AIM OF THE TASK –
Among the records that follow, find the line with "Model this object" and the line with "plate_h = 40; // [36:0.5:48]". Set down those lines and all lines between them exactly, without adding anything.
━━━━━ EXERCISE MATERIALS ━━━━━
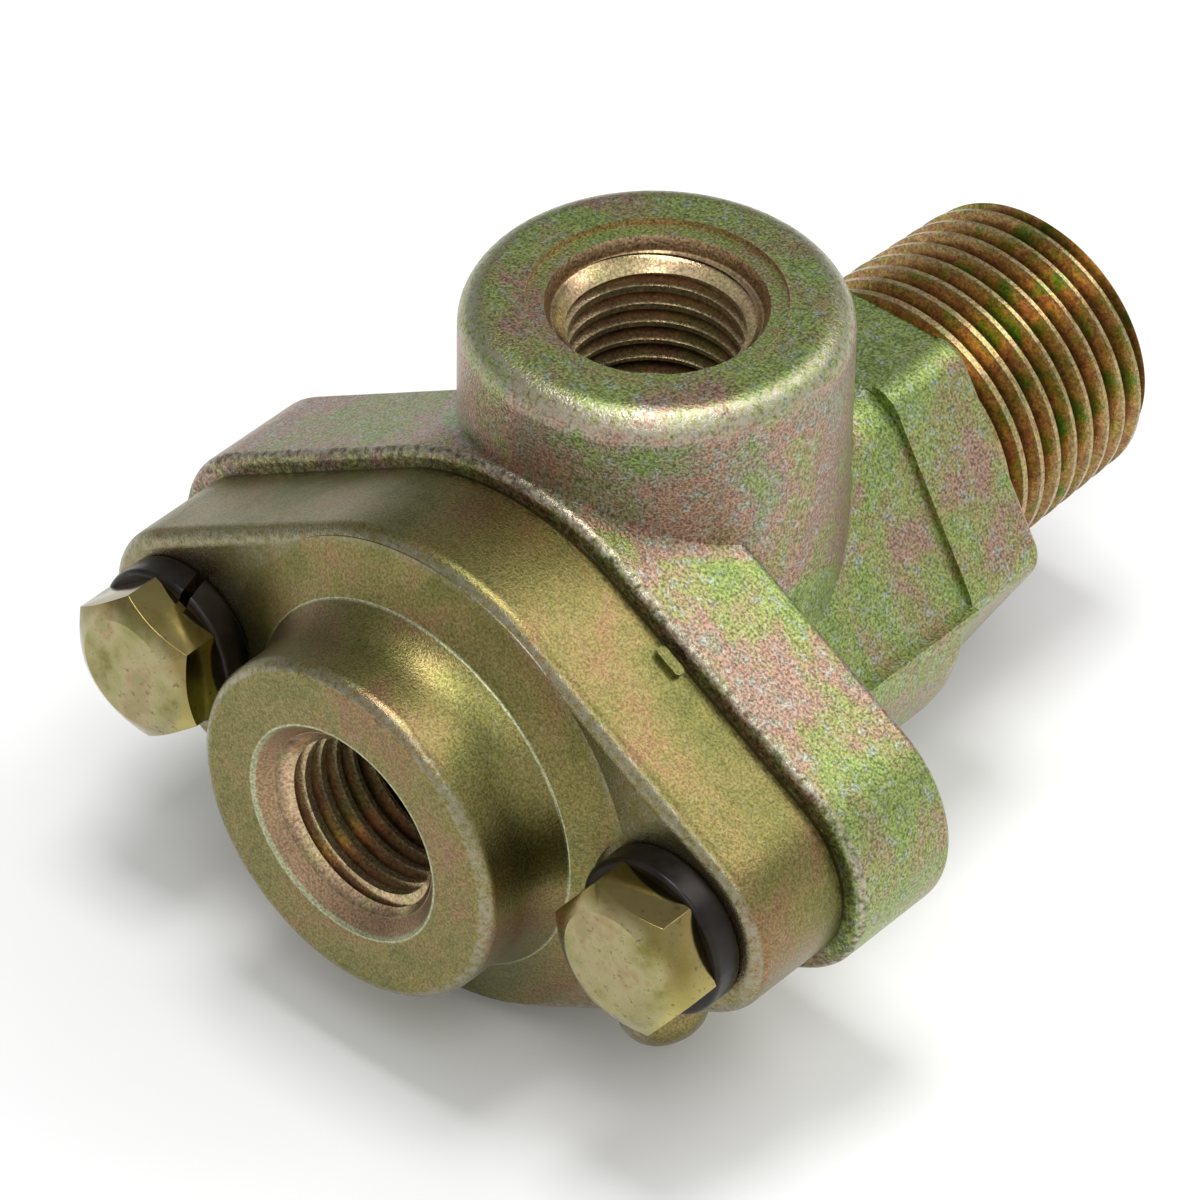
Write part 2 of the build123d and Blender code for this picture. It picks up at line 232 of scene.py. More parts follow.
def finish_material(material, tree, **inputs):
    """Ends a material with its surface shader."""
    surface = add(tree, "BsdfPrincipled", **inputs)
    end = tree.nodes.new("ShaderNodeOutputMaterial")
    tree.links.new(surface, end.inputs["Surface"])
    print("made", material.name, "with", len(tree.nodes), "nodes")
    return material


def band(tree, value, low, high, fade):
    """1 where value lies between low and high, with a fade outside both ends."""
    rise = add(tree, "MapRange", smooth, Value=value, From_Min=low - fade, From_Max=low)
    fall = add(tree, "MapRange", smooth, Value=value, From_Min=high + fade, From_Max=high)
    return add(tree, "Math", multiply, a=rise, b=fall)


def from_axis(tree, place, axis, centre=(0, 0, 0)):
    """Distance from a line along X, Y or Z through centre."""
    keep = [0 if letter == axis else 1 for letter in "XYZ"]
    flat = add(tree, "VectorMath", multiply, a=place, b=keep)
    middle = [k * c for k, c in zip(keep, centre)]
    return add(tree, "VectorMath", distance, output="Value", a=flat, b=middle)


print("material helpers ready")

# %% [markdown]
# ## Yellow zinc on blasted iron
#
# Both castings were shot blasted, zinc plated and dipped in yellow chromate. The blasting leaves a fine
# grit texture, and the chromate is a film so thin that it shows interference colours: straw, green and
# pink, in patches of a few millimetres. Where edges rub, the film is gone and silvery zinc shows. The joint
# is darkened by dirt and by painted shade. A painted picture could carry all this, but it would need a file
# and would stretch over rounds. Noise that is worked out from the position fits any shape, so a metal shader
# is coloured by layers of it, and each dent of the grit gets painted glints and painted shade.

# %% Plated casting
edge_break_size = 0.5


def plated_casting(name, film, patch, shift, spots, grit, dent, glint, roughness, edge_colour,
                   edges, machined, build_up=None):
    """The finish of a casting, with lengths in mm.

    patch and grit are the sizes of the film's patches and of the dents, dent is how deep these are, and
    glint is how much the painted glints and painted shade lighten or darken each dent. edges, machined and
    build_up are functions for masks.
    """
    material, tree, place = start_material(name)
    along = add(tree, "SeparateXYZ", output="Y", a=place)

    # the film's interference colours
    shifted = add(tree, "VectorMath", add_up, a=place, b=shift)
    patches = add(tree, "TexNoise", Vector=shifted, Scale=1 / patch,
                  Detail=6, Roughness=0.7, Distortion=0.4)
    if build_up:
        patches = add(tree, "Math", add_up, a=patches, b=build_up(tree, place))
    tint = add(tree, "ValToRGB", ramp=film, a=patches)

    # small spots where the film is thin, lighter and greyer than the rest
    thin = add(tree, "TexNoise", Vector=place, Scale=1 / spots["size"], Detail=3, Roughness=0.7)
    thin = add(tree, "MapRange", Value=thin, From_Min=0.54, From_Max=spots["full"], To_Max=spots["amount"])
    tint = add(tree, "MixRGB", Fac=thin, Color1=tint, Color2=colour(spots["colour"]))

    # dents: painted glints and painted shade, each dent's colour lightened or darkened as if it caught or
    # lost the light, following the same noise as the bump
    dents = add(tree, "TexNoise", Vector=place, Scale=1 / grit, Detail=3, Roughness=0.65)
    dent_glints_and_shade = add(tree, "MapRange", Value=dents, From_Min=0.36, From_Max=0.64,
                To_Min=1 - glint, To_Max=1 + glint)
    tint = add(tree, "VectorMath", scale, a=tint, Scale=dent_glints_and_shade)

    # rubbed edges: silvery, in broken stretches
    breaks = add(tree, "TexNoise", Vector=place, Scale=1 / edge_break_size, Detail=4, Roughness=0.7)
    breaks = add(tree, "MapRange", Value=breaks, From_Min=0.38, From_Max=0.6)
    rub = add(tree, "Math", multiply, a=edges(tree, place), b=breaks)
    tint = add(tree, "MixRGB", Fac=rub, Color1=tint, Color2=colour(edge_colour))

    # the joint: dirt and painted shade in it, and grime and painted shade beside it where the edge isn't
    # rubbed
    joint_dirt_and_shade = band(tree, along, joint - 0.3, joint - 0.06, fade=0.05)
    joint_dirt_and_shade = add(tree, "Math", multiply, a=joint_dirt_and_shade, b=0.8)
    unrubbed = add(tree, "MapRange", Value=breaks, To_Min=0.62, To_Max=0)
    grime_and_shade = band(tree, along, joint - 0.5, joint + 0.45, fade=0.3)
    grime_and_shade = add(tree, "Math", multiply, a=grime_and_shade, b=unrubbed)
    joint_dirt_and_shade = add(tree, "Math", larger, a=joint_dirt_and_shade, b=grime_and_shade)
    tint = add(tree, "MixRGB", Fac=joint_dirt_and_shade, Color1=tint, Color2=colour("#2a2316"))

    # machined places, where the plating took another colour
    cut, cut_colour = machined(tree, place)
    # the machined colour carries the same painted glints and painted shade
    cut_colour = add(tree, "VectorMath", scale, a=cut_colour, Scale=dent_glints_and_shade)
    tint = add(tree, "MixRGB", Fac=cut, Color1=tint, Color2=cut_colour)

    # thick film is a little smoother, and rubbed metal is smoother still
    rough = add(tree, "MapRange", Value=patches, From_Min=0.3, From_Max=0.7,
                To_Min=roughness + 0.05, To_Max=roughness - 0.05)
    polish = add(tree, "MapRange", Value=rub, To_Min=1, To_Max=0.72)
    rough = add(tree, "Math", multiply, a=rough, b=polish)
    bump = add(tree, "Bump", Strength=1.0, Distance=dent * mm, Height=dents)
    return finish_material(material, tree, Base_Color=tint, Metallic=0.96, Roughness=rough, Normal=bump)


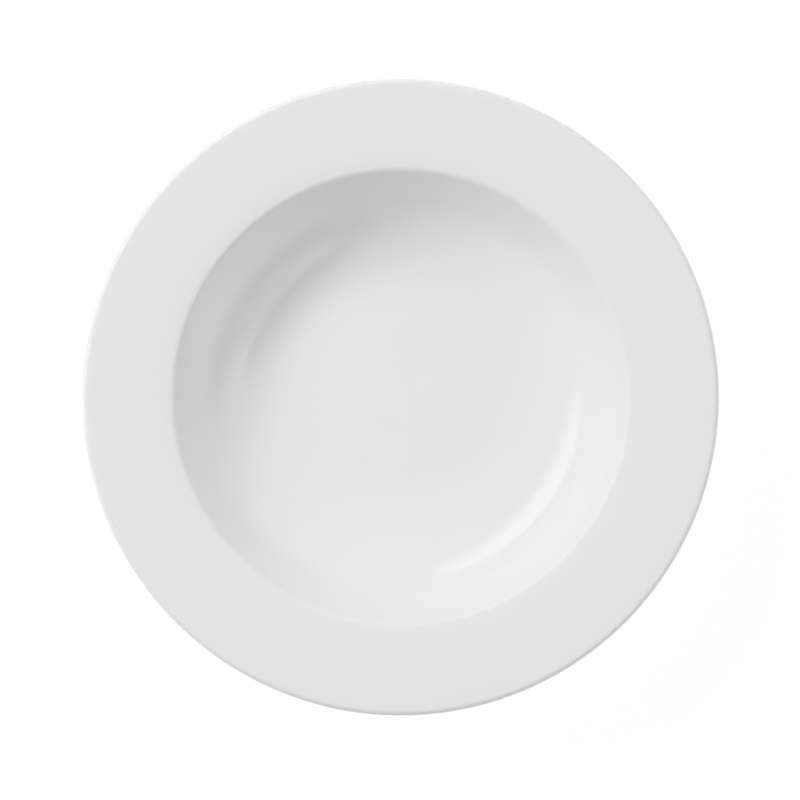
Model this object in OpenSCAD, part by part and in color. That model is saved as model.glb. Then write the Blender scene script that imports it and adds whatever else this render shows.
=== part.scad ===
// Rimmed soup plate in glazed white porcelain, fired in one piece.
// The body is one section turned about the upright axis. The glaze is a thin skin of glass
// fused to it, in two separate stretches: one over the face, the lip and the back, and one on
// the base inside the foot ring. The ring's own edge, which the plate stands on, is bare.
// Lengths are millimetres. The origin is the middle of the bearing face, with +Z up.

/* [Plate] */
// Overall diameter over the glazed lip
plate_d = 240; // [210:1:280]
// Overall height from the table to the top of the lip
plate_h = 40; // [36:0.5:48]

/* [Rim] */
// Diameter at which the rim's face meets the well's wall, before their edge is rounded
well_d = 172; // [155:1:190]
// Slope of the rim's face over its middle, rising outwards, in degrees
rim_slope = 5; // [2:0.5:10]
// How much steeper the rim's face is beside the well, in degrees
shoulder_steeper = 4; // [0.5:0.5:8]
// Width of that steeper shoulder
shoulder_w = 6; // [4:0.5:10]
// How much flatter the rim's face is beside the lip, in degrees
brim_flatter = 3; // [0.5:0.5:6]
// Width of that flatter brim
brim_w = 5; // [3:0.5:8]
// Rounding between the rim's middle and the shoulder and brim
crown_r = 75; // [20:5:90]
// Thickness of the rim at the lip
lip_t = 4.4; // [3.6:0.1:6]
// Thickness of the rim where it meets the well
rim_root_t = 5.2; // [4.4:0.1:7]
// Rounding of the lip, above and below
lip_r = 2.1; // [1:0.1:2.1]
// Rounding of the edge between the rim's face and the wall
edge_r = 3.5; // [1.5:0.1:6]
// Rounding of the hollow under the rim, where its back meets the wall's
hollow_r = 9; // [4:0.5:14]

/* [Well] */
// Slope of the well's wall, in degrees from level
wall_slope = 53; // [48:1:60]
// Slope at which the bowl's wide rounding passes into the tighter one under the wall, in degrees
bowl_slope = 28; // [20:1:36]
// Thickness of the wall
wall_t = 4.7; // [3.8:0.1:6]
// Thickness of the floor
floor_t = 5.2; // [4:0.1:7]
// Rounding of the bowl, between the floor and that slope
bowl_r = 66; // [40:1:76]
// Rounding between that slope and the wall
heel_r = 26; // [14:0.5:32]
// Rounding between the wall and the belly, on the back
belly_r = 36; // [24:0.5:44]
// Slope of the belly, the stretch of the back between the wall and the foot ring, in degrees
belly_slope = 26; // [20:1:30]

/* [Foot ring] */
// Distance that the ring's outer root stands in from the angle of floor and wall
foot_inset = 9; // [7:0.5:14]
// Width of the ring at its root
foot_w = 6; // [5:0.1:8]
// Height of the ring's outer side
foot_h = 3.8; // [2.8:0.1:4.5]
// Depth of the recess inside the ring
recess_h = 3.2; // [2:0.1:4]
// Slope of both sides of the ring away from upright, in degrees
foot_draft = 14; // [5:1:20]
// Rounding of the bare edge on either side of the bearing face
foot_edge_r = 0.9; // [0.4:0.1:1.2]
// Rounding between the ring and the body
foot_root_r = 1.6; // [0.8:0.1:2.5]

/* [Glaze] */
// Thickness of the glaze
glaze_t = 0.3; // [0.2:0.05:0.5]
// Height above the table at which the glaze stops, on both sides of the ring
bare_h = 1.3; // [0.9:0.1:1.8]

/* [Hidden] */
$fn = 180;

// Share of a straight stretch that the roundings at its two ends may take up together
round_share = 0.96;
// How far a rounding's piece runs past the section, and how much its disc is too large
overrun = 0.2;
touch = 0.002;

// Sloping lines and where they cross, as [distance from the axis, height]
function heading(slope) = [cos(slope), sin(slope)];
function under(slope) = [sin(slope), -cos(slope)];
function meet(p, u, q, v) = p + u * cross(q - p, v) / cross(u, v);

// Slope of the brim, and height of the lip's corner before rounding, so that the rounded lip
// ends at plate_h
brim_slope = rim_slope - brim_flatter;
lip_z = plate_h + lip_r * (tan(brim_slope) + 1 / cos(brim_slope) - 1);
floor_z = recess_h + floor_t;

// Corners of the face, from the lip in to the middle. Floor and wall would meet at floor_end,
// from which the foot ring is set in.
lip = [plate_d / 2, lip_z];
brim = lip - brim_w * [1, tan(brim_slope)];
shoulder_x = well_d / 2 + shoulder_w;
shoulder = [shoulder_x, brim[1] - (brim[0] - shoulder_x) * tan(rim_slope)];
edge = shoulder - shoulder_w * [1, tan(rim_slope + shoulder_steeper)];
floor_mid = [0, floor_z];
floor_end = meet(floor_mid, heading(0), edge, heading(wall_slope));

// The bowl's corner lies where its two roundings leave just enough straight between them
heel_turn = wall_slope - bowl_slope;
bowl_run = (bowl_r * tan(bowl_slope / 2) + heel_r * tan(heel_turn / 2)) / round_share;
heel = meet(floor_mid + [0, bowl_run * sin(bowl_slope)], heading(0), edge, heading(wall_slope));
bowl = heel - bowl_run * heading(bowl_slope);

// Corners of the back, which follow the face at the thickness of the rim and of the wall
rim_back = edge + rim_root_t * under(rim_slope);
rim_back_run = lip + lip_t * under(rim_slope) - rim_back;
wall_back = edge + wall_t * under(wall_slope);
lip_back = meet(rim_back, rim_back_run, lip, heading(90));
hollow = meet(rim_back, rim_back_run, wall_back, heading(wall_slope));
foot_root = [floor_end[0] - foot_inset, foot_h];
belly = meet(foot_root, heading(belly_slope), wall_back, heading(wall_slope));

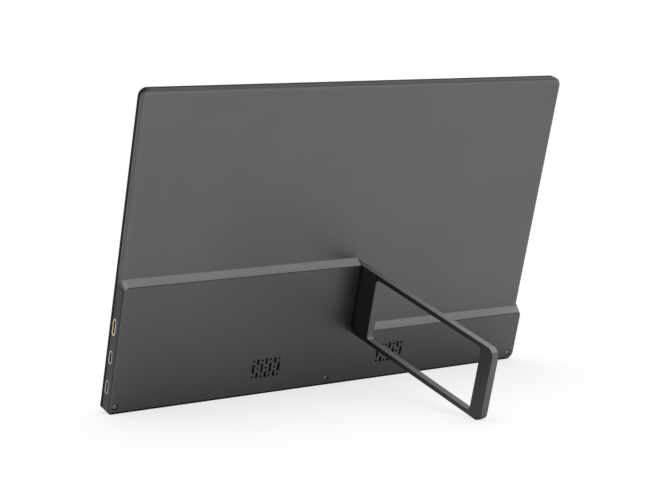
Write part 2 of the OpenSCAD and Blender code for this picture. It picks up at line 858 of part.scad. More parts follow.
━━━━━
TASK OUTPUT –
Model this object in OpenSCAD, part by part and in color. That model is saved as model.glb. Then write the Blender scene script that imports it and adds whatever else this render shows.
=== part.scad ===
// Rimmed soup plate in glazed white porcelain, fired in one piece.
// The body is one section turned about the upright axis. The glaze is a thin skin of glass
// fused to it, in two separate stretches: one over the face, the lip and the back, and one on
// the base inside the foot ring. The ring's own edge, which the plate stands on, is bare.
// Lengths are millimetres. The origin is the middle of the bearing face, with +Z up.

/* [Plate] */
// Overall diameter over the glazed lip
plate_d = 240; // [210:1:280]
// Overall height from the table to the top of the lip
plate_h = 40; // [36:0.5:48]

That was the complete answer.